Dévoiler la logique interne des dispositifs numériques, et produire des formes porteuses de sens. Tel est l'objectif de Nicolas Maigret, artiste en résidence.

Si Nicolas Maigret n’était pas artiste, peut-être serait-il scientifique. Car son travail a bien des affinités avec la démarche de recherche académique. L' artiste que l'UCL accueille en résidence en 2017-2018 a des réflexes similaires à ceux du chercheur. « Dans les projets que je développe, il y a une dimension recherche importante : on essaie de s’approprier de nouveaux domaines de connaissance. Ils ne sont pas donnés a priori, ils n’étaient pas enseignés à l'école. Ce sont des domaines à acquérir projet par projet. »

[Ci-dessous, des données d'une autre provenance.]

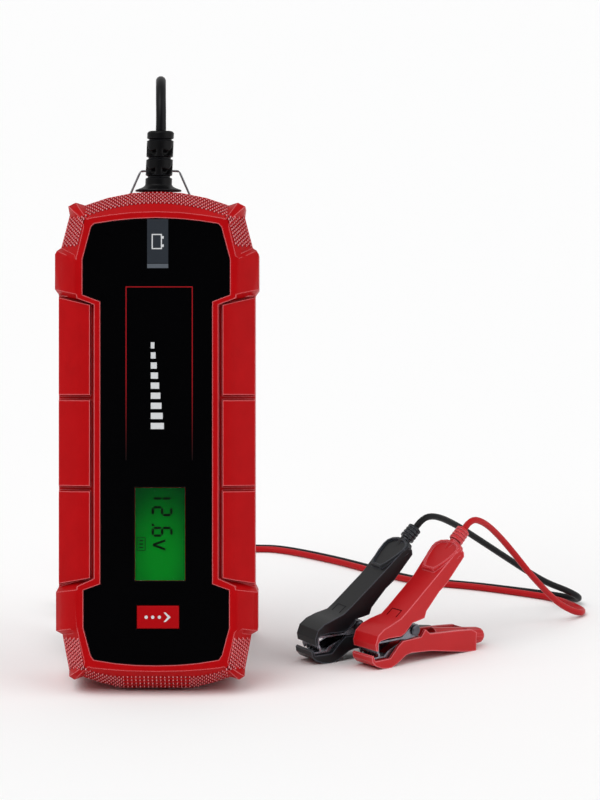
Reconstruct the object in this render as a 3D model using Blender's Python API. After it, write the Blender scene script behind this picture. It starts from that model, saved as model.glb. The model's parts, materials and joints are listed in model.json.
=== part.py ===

Cette orientation ‘recherche’ est renforcée par les objets qui sont au centre de son travail, à savoir les dispositifs numériques : l'intelligence artificielle, les algorithmes, les objets connectés… Nicolas n’est pas fasciné par les nouvelles technologies. Au contraire, les mots qui reviennent le plus dans son discours sont ‘rendre visible’ et ‘frictions’. Il tente de rendre tangibles des réalités qui restent cachées dans les interstices des technologies. « Avec le passage au numérique, une frontière sépare ce qui est opérant dans ces objets et ce qui est visible de l'extérieur. En tant qu’artiste – mais cela pourrait être le travail d’un théoricien – c’est rendre visible et ‘expériençables’ ces logiques internes qui m’ intéresse. » Nicolas Maigret s’interroge donc sur ces objets, ce qu’ils opèrent dans notre quotidien, ce qu’on pense qu’ils font, ce qu’ils font sans l'annoncer… Il peut se montrer très critique comme dans le projet Disnovation qu’il a initié, à travers le collectif Art of Failure qu’il a co-fondé ou dans son livre The Pirate Book co-écrit avec Maria Roszkowska.

Des clés pour comprendre

Dans cet exercice de ‘rendre visible’, il y a aussi chez l'artiste une véritable volonté de transmettre. Si Nicolas ne prend pas le numérique pour acquis, s’il le met en doute, s’il révèle ce que les technologies changent dans notre vie, c’est avant tout pour que les publics puissent comprendre, s’approprier ces logiques, trouver du sens. Cette volonté d’accessibilité va structurer le séminaire qu’il construit pour les étudiants de l'UCL. À travers des moments de réflexion, parfois alimentés par des scientifiques, des mises en pratique concrètes, il souhaite leur donner des clés de connaissance. Les réalisations des étudiants seront les traductions tangibles de cette exploration des boîtes noires des technologies. Un peu comme Aram Bartholl1 qui crée des sculptures à base de captcha2 ou Erica Scourti3 qui compose de la poésie à partir des suggestions de son smartphone quand elle écrit ses SMS.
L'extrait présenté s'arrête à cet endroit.